Performance differences between the contextualized BCI and the non-contextualized BCI as a function of eye tracker error. Both axes have been standardized. Higher values indicate the contextualized BCI performed better. Data points marked by (o) indicate the six best performers on the epoch-based BCI. Data points marked by (x) indicate the seven worst performers on the epoch-based BCI (Color figure online).

5 Discussion

The results presented here suggest that, under the right circumstances, physiological and behavioral signals can be used to improve online BCI performance. While the results comparing the performance of the contextualized approach to the non-contextualized approach for all subjects were mixed, a more detailed analysis showed a possible trend between the quality of the contextualizing information and the performance gains for those subjects with better baseline BCI performance. We believe that this can be explained, in part, by the fact that these subjects had more robust BCI classifiers allowing us to see the trend in eye tracking quality. However, further data is needed to substantiate this claim.

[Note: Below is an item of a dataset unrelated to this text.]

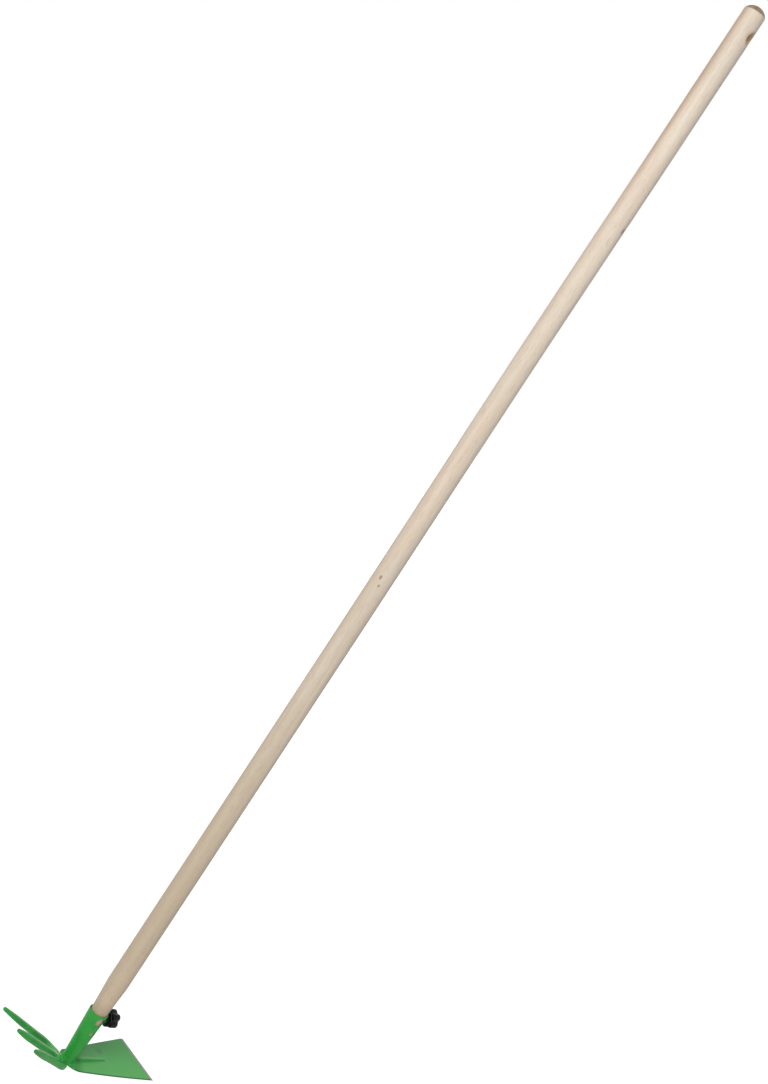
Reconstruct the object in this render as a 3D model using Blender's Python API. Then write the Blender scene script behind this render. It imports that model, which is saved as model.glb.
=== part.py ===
"""Double hoe on a long wooden handle.

A hoe blade stands on one side of the socket and a three-tined fork on the other. The screw of a star
knob clamps the handle in the socket. Metres, +Z up the handle, +Y towards the blade, +X across the tool.
The origin is the middle of the hang hole.
"""

import math

import bmesh
import bpy
from mathutils import Matrix, Vector

MM = 0.001

# Clearance between two pieces that touch.
GAP = 0.3 * MM

# Handle.
HANDLE_LENGTH = 1500 * MM
HANDLE_DIAMETER = 27.4 * MM
DOME_HEIGHT = 9.5 * MM
TAPER_LENGTH = 103.5 * MM
TAPER_END_DIAMETER = 16 * MM
TAPER_END_CHAMFER = 1.5 * MM
HANG_HOLE_DIAMETER = 11 * MM
HANG_HOLE_BELOW_DOME = 27 * MM
HANG_HOLE_RIM_DEPTH = 5 * MM
HANG_HOLE_TURN = math.radians(16)

# Socket.
INSERTION = 61.5 * MM
SOCKET_WALL = 1.2 * MM
MOUTH_CLEARANCE = 0.5 * MM
MOUTH_ROUNDING = 0.3 * MM
SOCKET_FOOT_DEPTH = 77 * MM
UPPER_HOLE_DIAMETER = 12.5 * MM
UPPER_HOLE_DEPTH = 8.8 * MM
LOWER_HOLE_DIAMETER = 8 * MM
LOWER_HOLE_DEPTH = 27.3 * MM

# Blade. Its reaches are measured from the handle's axis, along the blade.
BLADE_REACH = 122.6 * MM
BLADE_EDGE_WIDTH = 79 * MM
BLADE_SHOULDER_WIDTH = 41 * MM
BLADE_SHOULDER_REACH = 9 * MM
BLADE_SHIFT = -0.65 * MM
BLADE_TAIL = 4.5 * MM
BLADE_THICKNESS = 2 * MM
BLADE_TILT = math.radians(2.6)
BLADE_CORNER_ROUNDING = 1.2 * MM
RIB_WIDTH = 10 * MM
RIB_HEIGHT = 3.2 * MM
RIB_REACH = 65 * MM
RIB_TAPER = 0.62
RIB_FADE = 7 * MM
EDGE_GRIND = 6 * MM
EDGE_LAND = 0.5 * MM

# Fork. The root is where its middle plane passes the socket's foot.
FORK_ROOT_REACH = 10 * MM
FORK_ROOT_DEPTH = 76.1 * MM
FORK_RISE = math.radians(22.7)
MIDDLE_TINE_REACH = 105.4 * MM
SIDE_TINE_REACH = 105.2 * MM
TINE_WIDTH = 10 * MM
TINE_THICKNESS = 7.2 * MM
FAR_TINE_THICKNESS = 6.3 * MM
TINE_TIP_WIDTH = 5.5 * MM
TINE_TIP_THICKNESS = 4.1 * MM
TINE_POINT_LENGTH = 27 * MM
FAR_TINE_POINT_LENGTH = 38 * MM
NEAR_TINE_LIFT = 2.1 * MM
SHOULDER_HALF_SPAN = 24.6 * MM
SHOULDER_START = 5 * MM
SHOULDER_LENGTH = 36 * MM
TINE_SPLAY = 0.13
TINE_CURL = 1.1
HUB_DISC_DIAMETER = 25 * MM
HUB_DISC_REACH = 7 * MM
TINE_CORNER_SHARE = 0.32

# Clamp: nut, washer, screw and star knob, stacked outwards along +Y.
CLAMP_DEPTH = 10.4 * MM
SCREW_DIAMETER = 8 * MM
SCREW_PITCH = 1.25 * MM
THREAD_DEPTH = 0.7 * MM
SCREW_TIP_DIAMETER = 5.2 * MM
HEX_ACROSS_FLATS = 13 * MM
SCREW_HEAD_HEIGHT = 5.3 * MM
NUT_HEIGHT = 6.5 * MM
WASHER_DIAMETER = 18 * MM
WASHER_THICKNESS = 1.5 * MM
KNOB_DIAMETER = 24 * MM
KNOB_VALLEY_DEPTH = 2.6 * MM
KNOB_LOBES = 5
KNOB_THICKNESS = 12 * MM
KNOB_LOBE_ANGLE = math.radians(50)
KNOB_ROUNDING = 1.6 * MM
KNOB_FLOOR = 6 * MM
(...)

In addition, we did not focus on comparing different types of BCI classifiers. We attempted to optimize an SVM-based classifier for each subject, but future work should compare performance gains with our approach across a range of different classifier methods. In addition, future work should also attempt to model, to the extent possible, the moment-to-moment variations in signal quality for both the EEG and contextualize resources. As these sources of variability become better understood, this can pave the way for more comprehensive systems that incorporate multiple forms of trigger events as well as multivariate probability distributions.

As BCI research and development extends into more complex domains, we believe that approaches, such as the one presented here in which contextual information is incorporated into the BCI problem, will provide the best opportunities to build functioning, reliable systems. This represents a new challenge for traditional BCI but it is also an opportunity to expand towards a more comprehensive view of brain-body-behavior modeling.